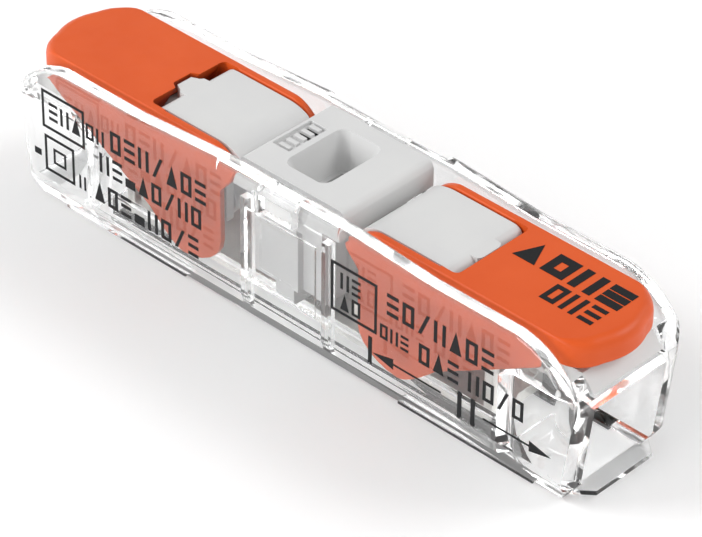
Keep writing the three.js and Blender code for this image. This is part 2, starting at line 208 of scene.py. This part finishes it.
def object_noise(material, scale, detail=4.0, roughness=0.5, stretch=(1, 1, 1)):
    """Noise fixed to the piece, with `scale` features to the millimetre."""
    nodes, links = material.node_tree.nodes, material.node_tree.links
    coordinates = nodes.new("ShaderNodeTexCoord")
    mapping = nodes.new("ShaderNodeMapping")
    mapping.inputs["Scale"].default_value = [s / MM for s in stretch]
    noise = nodes.new("ShaderNodeTexNoise")
    noise.inputs["Scale"].default_value = scale
    noise.inputs["Detail"].default_value = detail
    noise.inputs["Roughness"].default_value = roughness
    links.new(coordinates.outputs["Object"], mapping.inputs["Vector"])
    links.new(mapping.outputs["Vector"], noise.inputs["Vector"])
    return noise.outputs["Fac"]


def drive_range(material, fac, socket, low, high, between=(0.3, 0.7)):
    nodes, links = material.node_tree.nodes, material.node_tree.links
    span = nodes.new("ShaderNodeMapRange")
    span.inputs["From Min"].default_value, span.inputs["From Max"].default_value = between
    span.inputs["To Min"].default_value = low
    span.inputs["To Max"].default_value = high
    links.new(fac, span.inputs["Value"])
    links.new(span.outputs["Result"], socket)


def drive_colour(material, fac, socket, low, high, between=(0.3, 0.7)):
    nodes, links = material.node_tree.nodes, material.node_tree.links
    ramp = nodes.new("ShaderNodeValToRGB")
    fill_ramp(ramp, [(between[0], (*low, 1)), (between[1], (*high, 1))])
    links.new(fac, ramp.inputs["Fac"])
    links.new(ramp.outputs["Color"], socket)


def add_bump(material, shader, fac, depth):
    nodes, links = material.node_tree.nodes, material.node_tree.links
    bump = nodes.new("ShaderNodeBump")
    bump.inputs["Strength"].default_value = 1.0
    bump.inputs["Distance"].default_value = depth * MM
    links.new(fac, bump.inputs["Height"])
    links.new(bump.outputs["Normal"], shader.inputs["Normal"])


def tone(red, green, blue):
    """Linear colour of an sRGB tone in 0 to 255."""
    def linear(value):
        value /= 255
        return value / 12.92 if value <= 0.04045 else ((value + 0.055) / 1.055) ** 2.4
    return tuple(linear(v) for v in (red, green, blue))


# ---- materials -------------------------------------------------------------
def clear_polycarbonate():
    """Water-clear moulding, with the faint flow marks of the mould."""
    material, shader = principled("clear_polycarbonate")
    shader.inputs["Base Color"].default_value = (0.985, 0.99, 0.99, 1)
    shader.inputs["Transmission Weight"].default_value = 1.0
    shader.inputs["IOR"].default_value = 1.3
    shader.inputs["Coat Weight"].default_value = 1.0
    shader.inputs["Coat Roughness"].default_value = 0.02
    flow = object_noise(material, 0.35, detail=2.0, stretch=(0.5, 1, 1))
    drive_range(material, flow, shader.inputs["Roughness"], 0.0, 0.03)
    return material


def moulded_plastic(name, low, high, roughness, depth):
    """Opaque moulding: slight tone drift and the fine grain of an eroded mould."""
    material, shader = principled(name)
    drift = object_noise(material, 0.3, detail=3.0)
    drive_colour(material, drift, shader.inputs["Base Color"], low, high)
    patches = object_noise(material, 1.5, detail=3.0)
    drive_range(material, patches, shader.inputs["Roughness"], *roughness)
    grain = object_noise(material, 9.0, detail=3.0, roughness=0.6)
    add_bump(material, shader, grain, depth)
    shader.inputs["Specular IOR Level"].default_value = 0.28
    return material


def metal(name, low, high, roughness, stretch, depth):
    """Rolled strip, with drawing lines along the strip."""
    material, shader = principled(name)
    shader.inputs["Metallic"].default_value = 1.0
    drift = object_noise(material, 0.8, detail=4.0)
    drive_colour(material, drift, shader.inputs["Base Color"], low, high)
    lines = object_noise(material, 5.0, detail=5.0, roughness=0.7, stretch=stretch)
    drive_range(material, lines, shader.inputs["Roughness"], *roughness)
    add_bump(material, shader, lines, depth)
    return material


def print_ink():
    material, shader = principled("print_ink")
    patches = object_noise(material, 6.0, detail=4.0)
    drive_colour(material, patches, shader.inputs["Base Color"], (0.008, 0.008, 0.009), (0.013, 0.013, 0.014))
    drive_range(material, patches, shader.inputs["Roughness"], 0.5, 0.65)
    shader.inputs["Specular IOR Level"].default_value = 0.2
    return material


# ---- printed marks ---------------------------------------------------------
# A glyph takes its lower left corner, width, height and line weight, and gives
# its polygons. The shapes are abstract and stand for no letter or number.
def bar(u, v, width, height, lean=0.0):
    return [(u, v), (u + width, v), (u + width + lean, v + height), (u + lean, v + height)]


def hollow(u, v, width, height, line):
    return [
        bar(u, v, width, line),
        bar(u, v + height - line, width, line),
        bar(u, v + line, line, height - 2 * line),
        bar(u + width - line, v + line, line, height - 2 * line),
    ]


def solid(u, v, width, height, line):
    return [bar(u, v, width, 0.45 * height)]


def posts(u, v, width, height, line):
    return [bar(u, v, line, height), bar(u + width - line, v, line, height)]


def levels(u, v, width, height, line):
    return [bar(u, v + at * (height - line), width, line) for at in (0, 0.5, 1)]


def slash(u, v, width, height, line):
    return [bar(u, v, line, height, lean=width - line)]


def wedge(u, v, width, height, line):
    return [[(u, v), (u + width, v), (u + width / 2, v + height)]]


def glyph_row(glyphs, u, v, height, width=0.6, weight=0.17):
    """Abstract shapes in a line; width and weight are shares of their height."""
    polygons = []
    for place, glyph in enumerate(glyphs):
        left = u + place * (width + 0.2) * height
        polygons += glyph(left, v, width * height, height, weight * height)
    return polygons


def arrow(tail, tip, v, line=0.11, head=1.3, spread=0.3):
    """Arrow along the wall, from tail to tip."""
    neck = tip + head if tail > tip else tip - head
    shaft = bar(min(tail, neck), v - line / 2, abs(tail - neck), line)
    return [shaft, [(tip, v), (neck, v - spread), (neck, v + spread)]]


def gauge_marks():
    """Strip-length gauge: an end tick and two arrows, with a pair of bars between."""
    return [
        bar(5.88, 2.25, 0.24, 1.55), *arrow(10.4, 6.15, 2.97),
        bar(11.4, 2.15, 0.26, 1.5), bar(12.2, 2.15, 0.26, 1.5), *arrow(12.95, 17.0, 2.9),
    ]


def right_wall_marks():
    long_row = (levels, hollow, slash, posts, wedge, hollow, levels)
    return [
        *hollow(3.5, 4.1, 2.9, 2.8, 0.16),
        *glyph_row((posts, levels), 4.1, 5.55, 0.9), *glyph_row((wedge, hollow), 4.1, 4.4, 0.9),
        *glyph_row(long_row, 7.0, 5.6, 1.2), *glyph_row((hollow, posts, levels), 6.6, 4.1, 0.8),
        *glyph_row((hollow, wedge, levels), 9.0, 3.95, 1.1),
        *glyph_row((posts, hollow, slash, hollow), 12.0, 3.95, 1.1), *gauge_marks(),
    ]


def left_wall_marks():
    first = (hollow, levels, posts, slash, wedge, hollow, levels)
    second = (posts, levels, solid, wedge, hollow, slash, posts, hollow)
    third = (wedge, hollow, levels, solid, posts, hollow, slash, levels)
    return [
        *hollow(-15.9, 4.95, 3.0, 2.2, 0.16), *glyph_row((levels, posts, wedge), -15.4, 5.55, 1.0),
        *glyph_row((hollow, posts), -12.8, 5.7, 0.9), *glyph_row(first, -11.1, 5.75, 1.2),
        *glyph_row(second, -11.9, 4.2, 1.12), *glyph_row(third, -12.3, 2.4, 1.15),
        *hollow(-15.8, 2.45, 2.1, 2.1, 0.16), *hollow(-15.2, 3.05, 0.9, 0.9, 0.14),
        *glyph_row((solid,), -16.55, 3.1, 0.8), *glyph_row((posts,), -13.4, 2.5, 0.8),
    ]


def lever_marks():
    bold = (wedge, hollow, posts, levels)
    return [
        *glyph_row(bold, 10.5, 0.45, 1.5, width=0.88, weight=0.3),
        *glyph_row((hollow, posts, levels), 13.5, -1.15, 1.3, width=0.64, weight=0.2),
    ]


def printed(name, polygons, place, body, material):
    """Thin ink shapes; `place` turns (along, up, out) in millimetres into a position."""
    bm = bmesh.new()
    for polygon in polygons:
        low = [bm.verts.new(place(u, v, INK_GAP_MM)) for u, v in polygon]
        high = [bm.verts.new(place(u, v, INK_GAP_MM + INK_THICK_MM)) for u, v in polygon]
        bm.faces.new(low)
        bm.faces.new(high)
        for i in range(len(polygon)):
            bm.faces.new((low[i - 1], low[i], high[i], high[i - 1]))
    bmesh.ops.recalc_face_normals(bm, faces=bm.faces)
    mesh = bpy.data.meshes.new(name)
    bm.to_mesh(mesh)
    bm.free()
    mesh.materials.append(material)
    ink = bpy.data.objects.new(name, mesh)
    bpy.context.scene.collection.objects.link(ink)
    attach(ink, body)


def on_near_wall(along, up, out):
    return Vector((along * MM, CAD_BOX[0].y - out * MM, up * MM))


def on_lever_top(along, across, out):
    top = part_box("lever_right")[1].z
    return Vector((along * MM, across * MM, top + out * MM))


# ---- refined copies of the CAD nodes ---------------------------------------
def edge_room(edge):
    """Shortest edge that runs on from either end of this one."""
    others = [e for v in edge.verts for e in v.link_edges]
    return min(e.calc_length() for e in others)


def round_creases(bm, width):
    """Rounds every crease that has room for it."""
    creases = [
        e for e in bm.edges
        if e.is_manifold and e.calc_face_angle() > CREASE and edge_room(e) > CREASE_ROOM * width
    ]
    bmesh.ops.bevel(
        bm, geom=creases, offset=width, offset_type="OFFSET", segments=2,
        profile=0.5, affect="EDGES", clamp_overlap=True, miter_outer="ARC",
    )


def flat_areas(bm):
    """Area of the whole flat that each face belongs to."""
    areas = {}
    for face in bm.faces:
        if face in areas:
            continue
        flat = [face]
        areas[face] = 0
        for current in flat:
            for near in (f for e in current.edges for f in e.link_faces):
                if near not in areas and current.normal.angle(near.normal, 0) < COPLANAR:
                    areas[near] = 0
                    flat.append(near)
        area = sum(f.calc_area() for f in flat)
        areas.update((f, area) for f in flat)
    return areas


def corner_normals(bm):
    """Normals in which the broad flats outweigh the facets of a rounding."""
    areas = flat_areas(bm)
    normals = []
    for face in bm.faces:
        for vert in face.verts:
            total = Vector()
            for corner in vert.link_loops:
                other = corner.face
                if other.normal.angle(face.normal, 0) < SHARP:
                    total += other.normal * corner.calc_angle() * areas[other] ** 2
            normals.append(total.normalized() if total.length > 0 else face.normal.copy())
    return normals


def refined(node, material, width_mm):
    """A copy of a CAD node with its creases rounded, which is shown in its place."""
    source = frame["nodes"][node]
    bm = bmesh.new()
    bm.from_mesh(source.data)
    bmesh.ops.remove_doubles(bm, verts=bm.verts, dist=MERGE_MM * MM)
    bmesh.ops.dissolve_limit(
        bm, angle_limit=COPLANAR, verts=bm.verts, edges=bm.edges, delimit=set(),
    )
    round_creases(bm, width_mm * MM)
    bmesh.ops.triangulate(bm, faces=bm.faces)
    bm.normal_update()
    normals = corner_normals(bm)
    mesh = bpy.data.meshes.new(f"{node}_finish")
    bm.to_mesh(mesh)
    bm.free()
    mesh.materials.append(material)
    mesh.shade_smooth()
    mesh.normals_split_custom_set(normals)
    piece = bpy.data.objects.new(f"{node}_finish", mesh)
    bpy.context.scene.collection.objects.link(piece)
    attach(piece, source["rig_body"])
    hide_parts(node)


def main():
    add_camera()
    add_floor()
    add_world()
    add_soft_box("back_right", 140, 42, (0.3, 0.2), 1.45)
    add_soft_box("front_left", -43, 42, (0.22, 0.16), 1.4)
    add_soft_box("front_low", -8, 14, (0.4, 0.16), 1.35)
    set_colour_management()
    clear = clear_polycarbonate()
    orange = moulded_plastic("orange_polyamide", tone(209, 82, 28), tone(214, 87, 33), (0.36, 0.46), 0.0012)
    grey = moulded_plastic("grey_polyamide", tone(204, 204, 204), tone(209, 209, 208), (0.44, 0.54), 0.0015)
    tin = metal("tinned_copper", tone(228, 226, 222), tone(240, 238, 234), (0.35, 0.5), (0.2, 1, 1), 0.002)
    steel = metal("spring_steel", tone(205, 207, 210), tone(222, 223, 226), (0.28, 0.42), (0.2, 1, 1), 0.002)
    ink = print_ink()
    refined("clear_housing", clear, 0.07)
    refined("centre_insert", grey, 0.07)
    refined("busbar", tin, 0.05)
    for side in ("right", "left"):
        refined(f"clamp_cover_{side}", grey, 0.07)
        refined(f"lever_{side}", orange, 0.07)
        refined(f"clamp_spring_{side}", steel, 0.04)
        refined(f"spring_leg_{side}", steel, 0.04)
    printed("right_wall_print", right_wall_marks(), on_near_wall, "connector_body", ink)
    printed("left_wall_print", left_wall_marks(), on_near_wall, "connector_body", ink)
    printed("lever_print", lever_marks(), on_lever_top, "lever_right", ink)


main()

____

## OBJECTIVE
Search the lines above for the string "scene" and copy each line that has it.

## RESPONSE FOR THIS EXERCISE
Keep writing the three.js and Blender code for this image. This is part 2, starting at line 208 of scene.py. This part finishes it.
    bpy.context.scene.collection.objects.link(ink)
    bpy.context.scene.collection.objects.link(piece)